For FY'06, CAL reported sales growth of 58 per cent to Rs 149.3 crore, supported by a more than 100 per cent rise in export revenues to Rs 48 crore. EBIDTA registered a 55 per cent growth in FY06. However, the rise in raw material costs brought EBITDA margins under pressure, which were down by 30 basis points to 16.3 per cent . With the rising export revenues and CAL's focus on high-value added products, net sales are likely to rise at a CAGR of 45.5 per cent to Rs 316 crore in FY08. Contribution from exports will increase from 32 per cent in FY06 to 45 per cent in FY08. With improving EBITDA margins, net profit will expand from Rs12.7 crore in FY06 to Rs 42 crore in FY08; a CAGR of 82.1 per cent.

With improving top and bottom lines, the EPS of diluted equity would rise phenomenally from Rs 9 in FY06 to Rs 25.7 in FY08.

With the growth in industrial economy and positive trend in automobile industry, demand for automotive clutches is expected to remain strong.
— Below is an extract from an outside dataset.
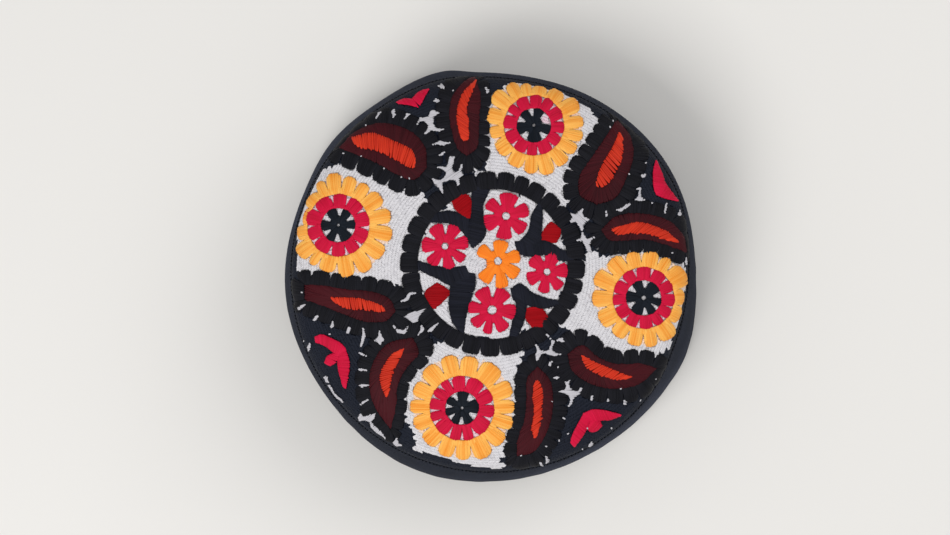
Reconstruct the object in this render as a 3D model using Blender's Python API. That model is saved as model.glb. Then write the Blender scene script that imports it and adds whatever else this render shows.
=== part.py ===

This will translate into the robust earning growth, improving profitability ratios for CAL The stock is currently quoted at 9.5x FY07E and 4.9x FY08E earnings and is likely to nudge the level of Rs 257 in a year's time.

Fluctuations in the cost of inputs for manufacturing clutches, like steel, may affect the margins of the company. The unorganized sector too poses a threat to the company's products in the domestic market as well as to its revenue growth. The company's plan to expand in the US is likely to face a stiff challenge from Eaton, which has a market share of around 98 per cent in the country.